start

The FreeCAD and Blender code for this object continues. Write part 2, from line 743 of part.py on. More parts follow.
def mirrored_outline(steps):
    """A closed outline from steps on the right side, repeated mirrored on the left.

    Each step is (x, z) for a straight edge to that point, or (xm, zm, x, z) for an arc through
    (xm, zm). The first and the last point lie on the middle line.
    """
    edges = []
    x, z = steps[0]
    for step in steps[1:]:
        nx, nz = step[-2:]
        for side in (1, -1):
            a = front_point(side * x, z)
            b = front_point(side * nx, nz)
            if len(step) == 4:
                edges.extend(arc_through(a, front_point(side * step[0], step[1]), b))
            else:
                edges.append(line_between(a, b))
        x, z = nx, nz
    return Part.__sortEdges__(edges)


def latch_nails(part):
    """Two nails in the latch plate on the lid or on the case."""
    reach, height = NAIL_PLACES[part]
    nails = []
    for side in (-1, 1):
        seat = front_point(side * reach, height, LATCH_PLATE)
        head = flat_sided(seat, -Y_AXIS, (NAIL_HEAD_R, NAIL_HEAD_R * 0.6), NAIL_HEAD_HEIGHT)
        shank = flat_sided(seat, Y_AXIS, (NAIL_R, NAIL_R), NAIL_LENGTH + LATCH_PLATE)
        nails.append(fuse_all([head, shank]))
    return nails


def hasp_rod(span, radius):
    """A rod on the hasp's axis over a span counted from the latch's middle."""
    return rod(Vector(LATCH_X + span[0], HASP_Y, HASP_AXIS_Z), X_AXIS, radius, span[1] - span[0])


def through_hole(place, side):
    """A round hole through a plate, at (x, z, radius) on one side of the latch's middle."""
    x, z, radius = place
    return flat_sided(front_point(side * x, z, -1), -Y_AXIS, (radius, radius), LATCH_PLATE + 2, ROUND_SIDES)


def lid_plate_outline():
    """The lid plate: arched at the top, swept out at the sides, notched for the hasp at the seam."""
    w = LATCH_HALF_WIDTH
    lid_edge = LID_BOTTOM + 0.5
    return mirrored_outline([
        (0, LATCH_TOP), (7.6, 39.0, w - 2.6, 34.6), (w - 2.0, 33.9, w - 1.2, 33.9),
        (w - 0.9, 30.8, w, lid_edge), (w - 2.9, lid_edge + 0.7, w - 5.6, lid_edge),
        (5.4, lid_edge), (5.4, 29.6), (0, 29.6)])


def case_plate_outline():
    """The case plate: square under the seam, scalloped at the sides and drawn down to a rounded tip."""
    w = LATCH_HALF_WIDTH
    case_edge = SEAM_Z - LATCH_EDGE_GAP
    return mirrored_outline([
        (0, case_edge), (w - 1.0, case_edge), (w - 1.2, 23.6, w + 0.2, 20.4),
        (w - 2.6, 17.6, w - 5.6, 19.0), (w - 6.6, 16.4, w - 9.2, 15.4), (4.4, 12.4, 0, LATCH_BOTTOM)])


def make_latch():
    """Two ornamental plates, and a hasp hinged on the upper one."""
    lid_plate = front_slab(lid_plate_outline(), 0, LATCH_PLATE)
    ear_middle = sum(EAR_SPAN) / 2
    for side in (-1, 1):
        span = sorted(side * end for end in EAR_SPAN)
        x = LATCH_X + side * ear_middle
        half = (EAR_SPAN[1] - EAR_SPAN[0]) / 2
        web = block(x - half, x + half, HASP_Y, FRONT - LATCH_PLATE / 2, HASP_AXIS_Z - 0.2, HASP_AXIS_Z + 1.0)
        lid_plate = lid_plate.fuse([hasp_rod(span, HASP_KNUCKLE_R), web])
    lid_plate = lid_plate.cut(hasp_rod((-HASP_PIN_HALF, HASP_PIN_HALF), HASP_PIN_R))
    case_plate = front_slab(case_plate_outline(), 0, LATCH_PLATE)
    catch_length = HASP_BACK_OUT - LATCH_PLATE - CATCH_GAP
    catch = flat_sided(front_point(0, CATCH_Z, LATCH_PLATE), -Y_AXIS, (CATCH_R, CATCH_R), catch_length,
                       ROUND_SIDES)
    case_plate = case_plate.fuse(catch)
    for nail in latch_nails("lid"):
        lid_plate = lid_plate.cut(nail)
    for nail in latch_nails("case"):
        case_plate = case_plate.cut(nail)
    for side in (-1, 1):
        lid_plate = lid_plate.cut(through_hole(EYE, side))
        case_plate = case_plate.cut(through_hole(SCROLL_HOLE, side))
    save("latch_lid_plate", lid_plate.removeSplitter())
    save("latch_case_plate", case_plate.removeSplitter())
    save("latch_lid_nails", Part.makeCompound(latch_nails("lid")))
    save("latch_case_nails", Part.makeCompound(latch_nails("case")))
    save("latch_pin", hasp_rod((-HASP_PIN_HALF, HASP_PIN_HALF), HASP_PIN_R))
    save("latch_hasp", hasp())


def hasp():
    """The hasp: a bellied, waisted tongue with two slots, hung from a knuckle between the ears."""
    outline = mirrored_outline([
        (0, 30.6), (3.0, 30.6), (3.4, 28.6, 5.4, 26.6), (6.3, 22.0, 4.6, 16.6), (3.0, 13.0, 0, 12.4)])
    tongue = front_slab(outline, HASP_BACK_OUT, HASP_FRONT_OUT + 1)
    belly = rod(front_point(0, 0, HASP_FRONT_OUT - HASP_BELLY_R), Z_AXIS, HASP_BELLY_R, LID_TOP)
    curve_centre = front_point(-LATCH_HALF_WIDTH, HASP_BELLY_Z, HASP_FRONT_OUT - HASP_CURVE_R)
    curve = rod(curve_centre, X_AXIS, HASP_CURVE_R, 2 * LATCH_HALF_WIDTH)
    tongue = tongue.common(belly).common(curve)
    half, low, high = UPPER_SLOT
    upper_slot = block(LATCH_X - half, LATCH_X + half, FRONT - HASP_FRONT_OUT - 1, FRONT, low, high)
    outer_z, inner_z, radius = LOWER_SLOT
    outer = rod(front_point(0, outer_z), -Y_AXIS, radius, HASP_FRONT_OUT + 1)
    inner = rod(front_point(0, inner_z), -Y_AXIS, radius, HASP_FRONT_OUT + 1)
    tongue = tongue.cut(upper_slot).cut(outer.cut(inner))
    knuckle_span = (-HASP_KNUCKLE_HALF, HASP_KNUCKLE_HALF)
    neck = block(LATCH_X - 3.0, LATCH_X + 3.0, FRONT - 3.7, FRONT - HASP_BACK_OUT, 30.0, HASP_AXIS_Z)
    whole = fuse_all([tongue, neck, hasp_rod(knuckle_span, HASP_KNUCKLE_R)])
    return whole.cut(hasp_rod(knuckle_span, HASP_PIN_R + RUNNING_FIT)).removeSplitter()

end

Task objective: Starting at the first line of the listing, retype every line up to and including the one with "on the left.".

Answer to this task:
The FreeCAD and Blender code for this object continues. Write part 2, from line 743 of part.py on. More parts follow.
def mirrored_outline(steps):
    """A closed outline from steps on the right side, repeated mirrored on the left.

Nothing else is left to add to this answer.